## TO BE DONE:
Give every entry again, word for word.

------

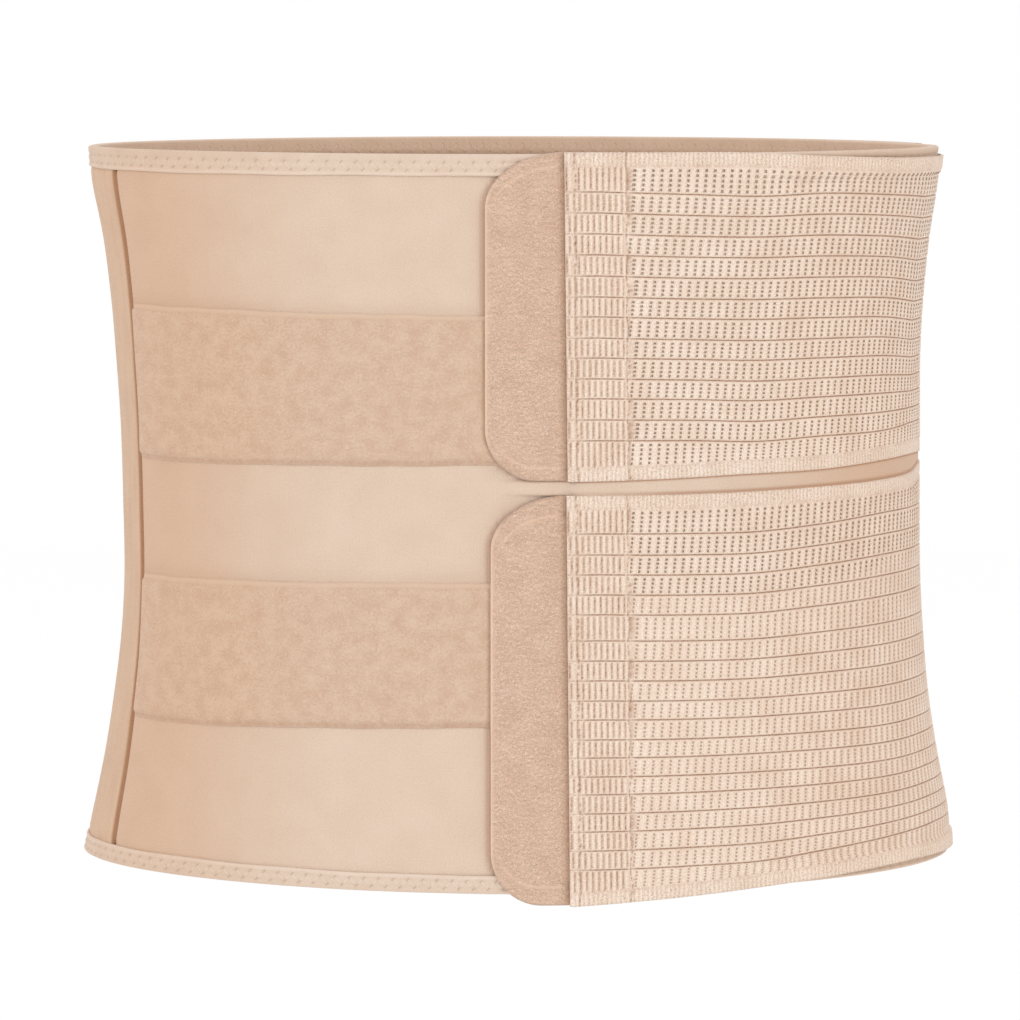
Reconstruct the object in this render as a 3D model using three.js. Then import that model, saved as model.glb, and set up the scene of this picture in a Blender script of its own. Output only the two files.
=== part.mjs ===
// Abdominal binder: a spiral wrap of cloth round the waist, closed in front by two wide
// elastic straps with hook tabs. Millimetres, +Z up, the front faces -Y and +X is the
// wearer's left side. The origin is the middle of the waist, at its narrowest height.

import * as THREE from 'three';

// Driving sizes of the wrap
const binderHeight = 238; // lower edge to upper edge, tape included
const waistHeight = 100; // lower edge to the narrowest ring
const waistHalfWidth = 131.3; // inside of the cloth, at the narrowest ring
const waistHalfDepth = 93; // inside of the cloth, at the narrowest ring
const depthFlare = 0.7; // how much of the sideways flare the depth takes part in
const clothThickness = 2;
const clearance = 0.3; // between any two pieces that touch

// Folded tape over the edges
const tapeThickness = 0.8;
const topTapeHeight = 7.1;
const bottomTapeHeight = 6.1;
const tapeFold = 0.5; // bevel where the tape folds over the edge
const tapeEase = 2.5; // height over which a strap rises onto a tape

// Loop strips, hook tabs and straps
const stripThickness = 1;
const tabThickness = 1.6;
const strapThickness = 1.6;
const tabTopRadius = 19;
const tabBottomRadius = 17.5;
const upperTabReach = 12.4; // how far the tab passes the middle of the front
const lowerTabReach = 10.7;
const hemStart = 15.5; // sideways from the middle of the front
const hemWidth = 19.9;
const tabInset = 0.8; // the tab ends this far short of the end of the hem
const grooveWidth = 1.2; // lines between the ribs of the elastic
const grooveDepth = 0.5;

// Angles round the waist in degrees: 0 is the middle of the front, 90 the wearer's left
// side, -90 the right side. The back counts on from -90 to -270.
const seamAngle = -70;
const backPanelEnd = -258; // the same place as 102
const tuckStart = 80; // from here the front panel dives under the back panel
const tuckEnd = 100;
const frontPanelEnd = 126;
const stripEnd = 24;
const strapEnd = 120;
const strapSettled = 45; // from here the straps lie on the panel itself
const ringStep = 6; // between two sections, and half of it where the panel dives under
const closest = 1; // least angle between two sections
const panelRows = 10; // up the open height of the cloth, between its tapes
const stripRows = 3; // up a loop strip
const tabRows = 5; // up a hook tab
const cornerSteps = 6; // sections round a corner of a hook tab
const tabSteps = 3; // sections along the rest of it

// The torso's inner outline: a row for each height, as a share of binderHeight, with
// the half-width to the left (-X) and right (+X) as shares of waistHalfWidth
const sections = [
  { height: 0.0, left: 1.1035, right: 1.0861 },
  { height: 0.06, left: 1.0822, right: 1.0792 },
  { height: 0.145, left: 1.0503, right: 1.0495 },
  { height: 0.23, left: 1.0263, right: 1.0258 },
  { height: 0.315, left: 1.0077, right: 1.0122 },
  { height: 0.4, left: 0.9993, right: 1.0038 },
  { height: 0.5, left: 1.0015, right: 1.0015 },
  { height: 0.61, left: 1.0071, right: 1.0008 },
  { height: 0.7, left: 1.017, right: 1.0004 },
  { height: 0.78, left: 1.0282, right: 1.0065 },
  { height: 0.87, left: 1.048, right: 1.0217 },
  { height: 0.95, left: 1.0747, right: 1.0427 },
  { height: 1.0, left: 1.08, right: 1.0503 },
];

// Edges of the two straps: a row for each angle, heights as shares of binderHeight
const strapEdges = [
  { angle: 7, upperTop: 1.0034, upperBottom: 0.5592, lowerTop: 0.5433, lowerBottom: -0.0151 },
  { angle: 18, upperTop: 1.0029, upperBottom: 0.5609, lowerTop: 0.5433, lowerBottom: -0.0092 },
  { angle: 32, upperTop: 1.0013, upperBottom: 0.5639, lowerTop: 0.5433, lowerBottom: -0.0025 },
  { angle: 46, upperTop: 0.9945, upperBottom: 0.5643, lowerTop: 0.5454, lowerBottom: 0.0046 },
  { angle: 64, upperTop: 0.9887, upperBottom: 0.5697, lowerTop: 0.5462, lowerBottom: 0.0109 },
  { angle: 76, upperTop: 0.9874, upperBottom: 0.5714, lowerTop: 0.5521, lowerBottom: 0.0092 },
  { angle: 90, upperTop: 0.9874, upperBottom: 0.568, lowerTop: 0.555, lowerBottom: 0.0075 },
  { angle: 122, upperTop: 0.9874, upperBottom: 0.565, lowerTop: 0.5575, lowerBottom: 0.0071 },
];

// Loop strips: heights of their edges as shares of binderHeight, at the seam and in front
const stripEdges = {
  upper: { topAtSeam: 0.7861, topInFront: 0.7836, bottomAtSeam: 0.5689, bottomInFront: 0.5794 },
  lower: { topAtSeam: 0.4097, topInFront: 0.4214, bottomAtSeam: 0.2063, bottomInFront: 0.2235 },
};

// Lines between the ribs: heights of the first and last line as shares of the strap's
// own height, and how far the middle lines sag in front and at the side. One rib of the
// lower strap is taller than the rest.
const ribs = {
  upper: {
    lines: 13, first: 0.877, last: 0.1153,
    sagFront: -0.0092, sagSide: 0.0507, tallAfter: 0, tallExtra: 0,
  },
  lower: {
    lines: 18, first: 0.9036, last: 0.0811,
    sagFront: 0.0056, sagSide: 0.0492, tallAfter: 5, tallExtra: 0.0227,
  },
};

// Layers, measured outward from the inside of the cloth
const tapeOut = clothThickness + clearance + tapeThickness;
const tapeIn = -clearance - tapeThickness;
const stripIn = clothThickness + clearance;
const stripOut = stripIn + stripThickness;
const tabIn = stripOut + clearance;
const tabOut = tabIn + tabThickness;
const strapOverTab = tabOut + clearance;
const strapOverTape = tapeOut + clearance;
const strapOverCloth = clothThickness + clearance;
const tuck = tapeOut - tapeIn + clearance;

const radians = THREE.MathUtils.degToRad;
const degrees = THREE.MathUtils.radToDeg;
const lerp = THREE.MathUtils.lerp;
const smoothstep = THREE.MathUtils.smoothstep;

// Angle between the two panels at the side seam
const seamGap = degrees(clearance / waistHalfDepth);

// Smooth curve through one column of a table, with level ends past the last rows
function column(table, key, name, at) {
  const last = table.length - 1;
  if (at <= table[0][key]) return table[0][name];
  if (at >= table[last][key]) return table[last][name];
  let i = 0;
  while (table[i + 1][key] < at) i += 1;
  const slope = (j) => {
    const a = table[Math.max(j - 1, 0)];
    const b = table[Math.min(j + 1, last)];
    return (b[name] - a[name]) / (b[key] - a[key]);
  };
  const span = table[i + 1][key] - table[i][key];
  const t = (at - table[i][key]) / span;
  const h = t * t * (3 - 2 * t);
  const rise = t * (1 - t) * (1 - t) * slope(i) - t * t * (1 - t) * slope(i + 1);
  return lerp(table[i][name], table[i + 1][name], h) + span * rise;
}

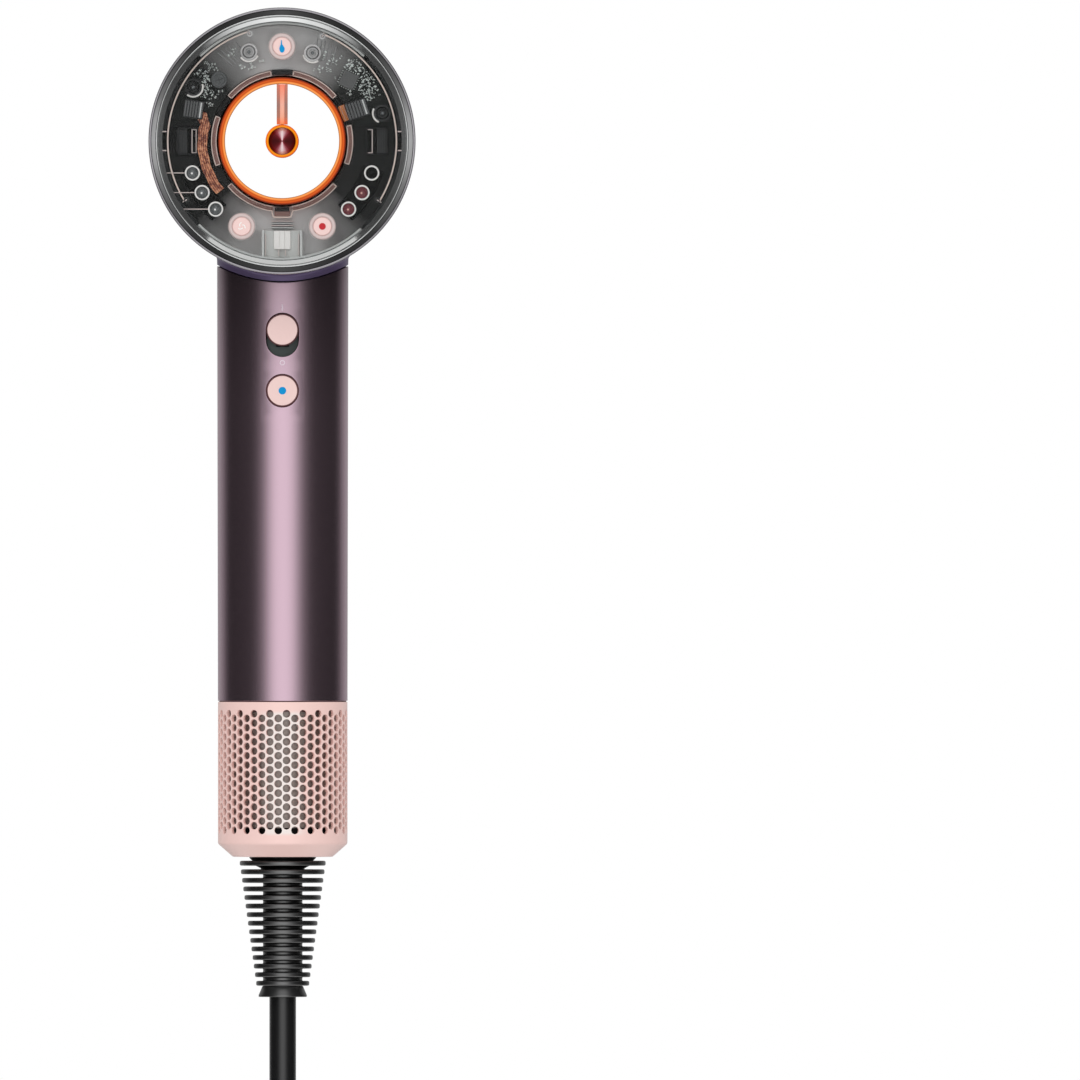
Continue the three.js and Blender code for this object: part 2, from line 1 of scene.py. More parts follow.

------

## TASK OUTPUT:
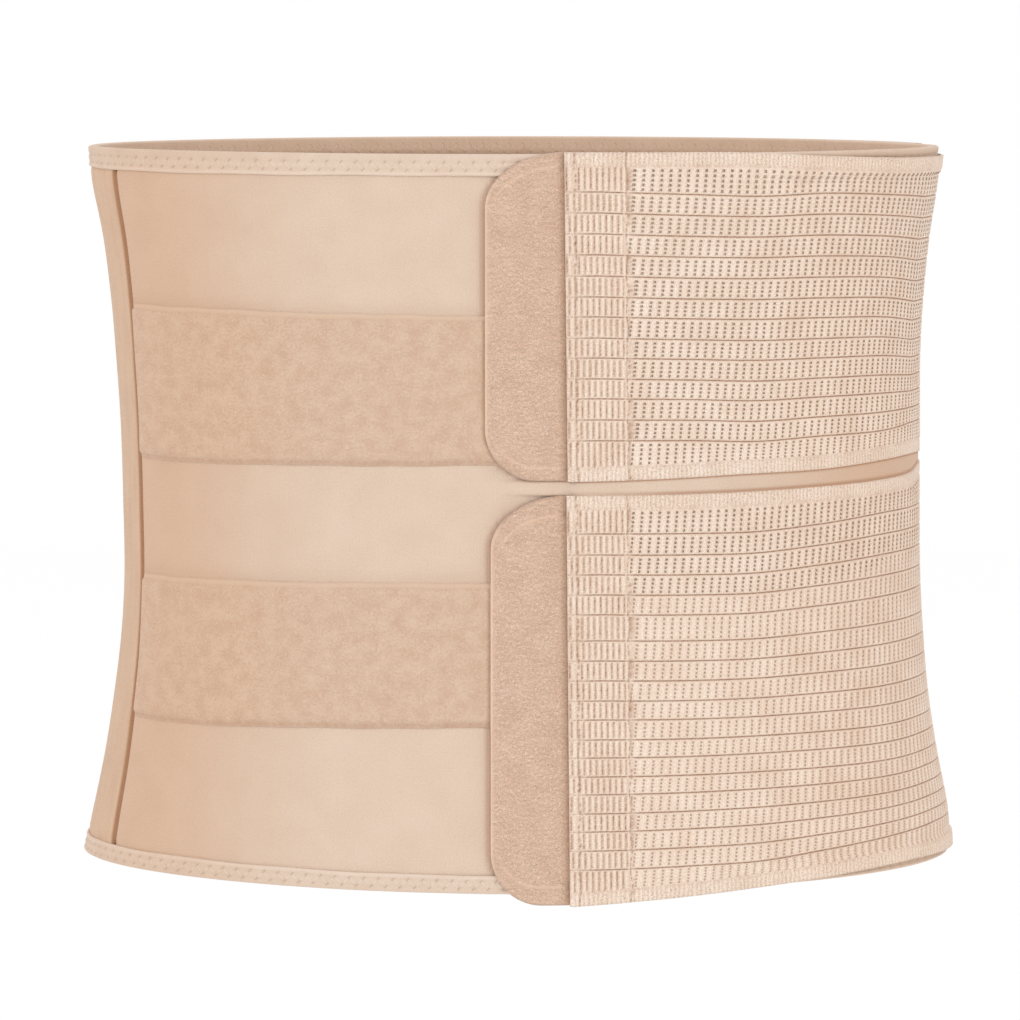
Reconstruct the object in this render as a 3D model using three.js. Then import that model, saved as model.glb, and set up the scene of this picture in a Blender script of its own. Output only the two files.
=== part.mjs ===
// Abdominal binder: a spiral wrap of cloth round the waist, closed in front by two wide
// elastic straps with hook tabs. Millimetres, +Z up, the front faces -Y and +X is the
// wearer's left side. The origin is the middle of the waist, at its narrowest height.

import * as THREE from 'three';

// Driving sizes of the wrap
const binderHeight = 238; // lower edge to upper edge, tape included
const waistHeight = 100; // lower edge to the narrowest ring
const waistHalfWidth = 131.3; // inside of the cloth, at the narrowest ring
const waistHalfDepth = 93; // inside of the cloth, at the narrowest ring
const depthFlare = 0.7; // how much of the sideways flare the depth takes part in
const clothThickness = 2;
const clearance = 0.3; // between any two pieces that touch

// Folded tape over the edges
const tapeThickness = 0.8;
const topTapeHeight = 7.1;
const bottomTapeHeight = 6.1;
const tapeFold = 0.5; // bevel where the tape folds over the edge
const tapeEase = 2.5; // height over which a strap rises onto a tape

// Loop strips, hook tabs and straps
const stripThickness = 1;
const tabThickness = 1.6;
const strapThickness = 1.6;
const tabTopRadius = 19;
const tabBottomRadius = 17.5;
const upperTabReach = 12.4; // how far the tab passes the middle of the front
const lowerTabReach = 10.7;
const hemStart = 15.5; // sideways from the middle of the front
const hemWidth = 19.9;
const tabInset = 0.8; // the tab ends this far short of the end of the hem
const grooveWidth = 1.2; // lines between the ribs of the elastic
const grooveDepth = 0.5;

// Angles round the waist in degrees: 0 is the middle of the front, 90 the wearer's left
// side, -90 the right side. The back counts on from -90 to -270.
const seamAngle = -70;
const backPanelEnd = -258; // the same place as 102
const tuckStart = 80; // from here the front panel dives under the back panel
const tuckEnd = 100;
const frontPanelEnd = 126;
const stripEnd = 24;
const strapEnd = 120;
const strapSettled = 45; // from here the straps lie on the panel itself
const ringStep = 6; // between two sections, and half of it where the panel dives under
const closest = 1; // least angle between two sections
const panelRows = 10; // up the open height of the cloth, between its tapes
const stripRows = 3; // up a loop strip
const tabRows = 5; // up a hook tab
const cornerSteps = 6; // sections round a corner of a hook tab
const tabSteps = 3; // sections along the rest of it

// The torso's inner outline: a row for each height, as a share of binderHeight, with
// the half-width to the left (-X) and right (+X) as shares of waistHalfWidth
const sections = [
  { height: 0.0, left: 1.1035, right: 1.0861 },
  { height: 0.06, left: 1.0822, right: 1.0792 },
  { height: 0.145, left: 1.0503, right: 1.0495 },
  { height: 0.23, left: 1.0263, right: 1.0258 },
  { height: 0.315, left: 1.0077, right: 1.0122 },
  { height: 0.4, left: 0.9993, right: 1.0038 },
  { height: 0.5, left: 1.0015, right: 1.0015 },
  { height: 0.61, left: 1.0071, right: 1.0008 },
  { height: 0.7, left: 1.017, right: 1.0004 },
  { height: 0.78, left: 1.0282, right: 1.0065 },
  { height: 0.87, left: 1.048, right: 1.0217 },
  { height: 0.95, left: 1.0747, right: 1.0427 },
  { height: 1.0, left: 1.08, right: 1.0503 },
];

// Edges of the two straps: a row for each angle, heights as shares of binderHeight
const strapEdges = [
  { angle: 7, upperTop: 1.0034, upperBottom: 0.5592, lowerTop: 0.5433, lowerBottom: -0.0151 },
  { angle: 18, upperTop: 1.0029, upperBottom: 0.5609, lowerTop: 0.5433, lowerBottom: -0.0092 },
  { angle: 32, upperTop: 1.0013, upperBottom: 0.5639, lowerTop: 0.5433, lowerBottom: -0.0025 },
  { angle: 46, upperTop: 0.9945, upperBottom: 0.5643, lowerTop: 0.5454, lowerBottom: 0.0046 },
  { angle: 64, upperTop: 0.9887, upperBottom: 0.5697, lowerTop: 0.5462, lowerBottom: 0.0109 },
  { angle: 76, upperTop: 0.9874, upperBottom: 0.5714, lowerTop: 0.5521, lowerBottom: 0.0092 },
  { angle: 90, upperTop: 0.9874, upperBottom: 0.568, lowerTop: 0.555, lowerBottom: 0.0075 },
  { angle: 122, upperTop: 0.9874, upperBottom: 0.565, lowerTop: 0.5575, lowerBottom: 0.0071 },
];

// Loop strips: heights of their edges as shares of binderHeight, at the seam and in front
const stripEdges = {
  upper: { topAtSeam: 0.7861, topInFront: 0.7836, bottomAtSeam: 0.5689, bottomInFront: 0.5794 },
  lower: { topAtSeam: 0.4097, topInFront: 0.4214, bottomAtSeam: 0.2063, bottomInFront: 0.2235 },
};

// Lines between the ribs: heights of the first and last line as shares of the strap's
// own height, and how far the middle lines sag in front and at the side. One rib of the
// lower strap is taller than the rest.
const ribs = {
  upper: {
    lines: 13, first: 0.877, last: 0.1153,
    sagFront: -0.0092, sagSide: 0.0507, tallAfter: 0, tallExtra: 0,
  },
  lower: {
    lines: 18, first: 0.9036, last: 0.0811,
    sagFront: 0.0056, sagSide: 0.0492, tallAfter: 5, tallExtra: 0.0227,
  },
};

// Layers, measured outward from the inside of the cloth
const tapeOut = clothThickness + clearance + tapeThickness;
const tapeIn = -clearance - tapeThickness;
const stripIn = clothThickness + clearance;
const stripOut = stripIn + stripThickness;
const tabIn = stripOut + clearance;
const tabOut = tabIn + tabThickness;
const strapOverTab = tabOut + clearance;
const strapOverTape = tapeOut + clearance;
const strapOverCloth = clothThickness + clearance;
const tuck = tapeOut - tapeIn + clearance;

const radians = THREE.MathUtils.degToRad;
const degrees = THREE.MathUtils.radToDeg;
const lerp = THREE.MathUtils.lerp;
const smoothstep = THREE.MathUtils.smoothstep;

// Angle between the two panels at the side seam
const seamGap = degrees(clearance / waistHalfDepth);

// Smooth curve through one column of a table, with level ends past the last rows
function column(table, key, name, at) {
  const last = table.length - 1;
  if (at <= table[0][key]) return table[0][name];
  if (at >= table[last][key]) return table[last][name];
  let i = 0;
  while (table[i + 1][key] < at) i += 1;
  const slope = (j) => {
    const a = table[Math.max(j - 1, 0)];
    const b = table[Math.min(j + 1, last)];
    return (b[name] - a[name]) / (b[key] - a[key]);
  };
  const span = table[i + 1][key] - table[i][key];
  const t = (at - table[i][key]) / span;
  const h = t * t * (3 - 2 * t);
  const rise = t * (1 - t) * (1 - t) * slope(i) - t * t * (1 - t) * slope(i + 1);
  return lerp(table[i][name], table[i + 1][name], h) + span * rise;
}

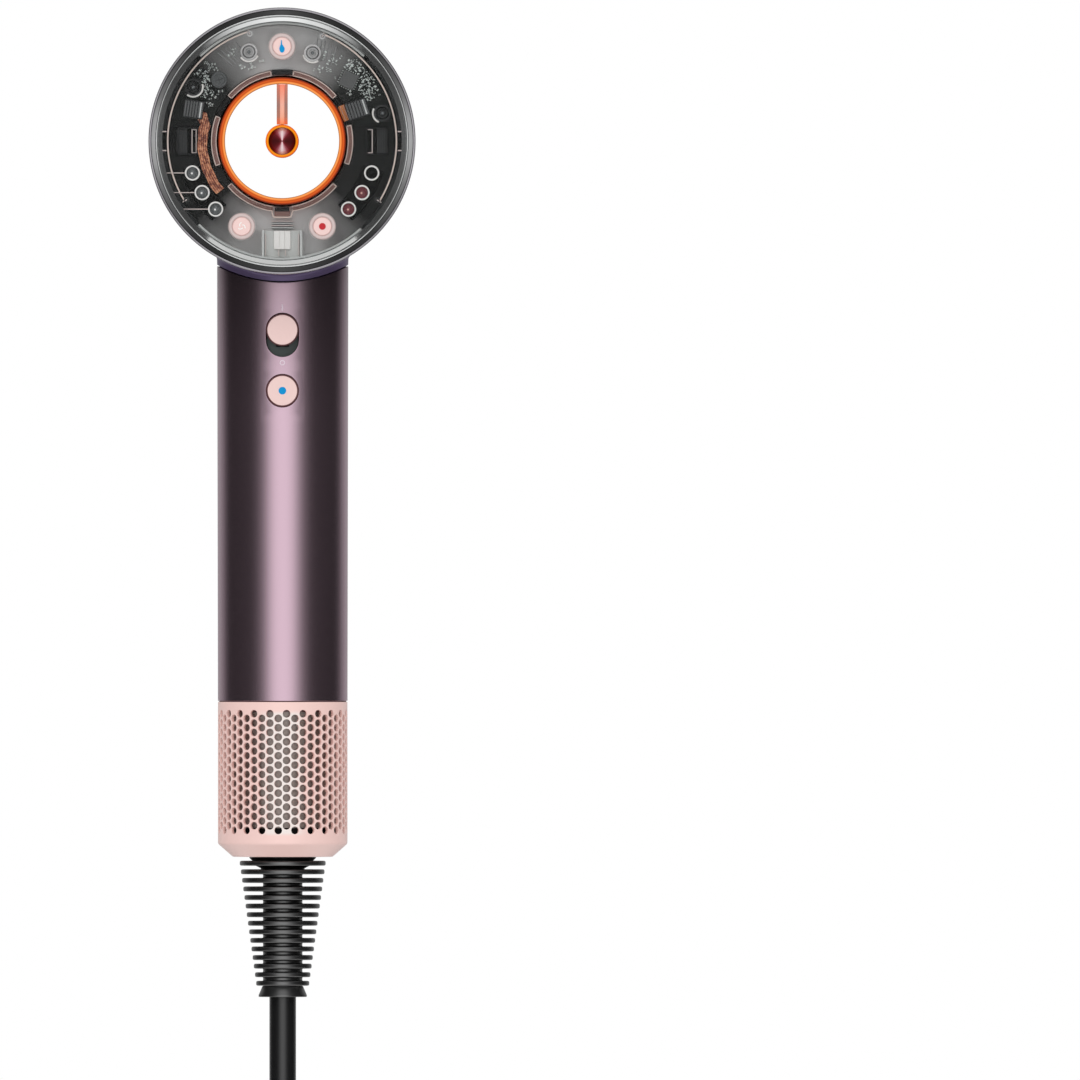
Continue the three.js and Blender code for this object: part 2, from line 1 of scene.py. More parts follow.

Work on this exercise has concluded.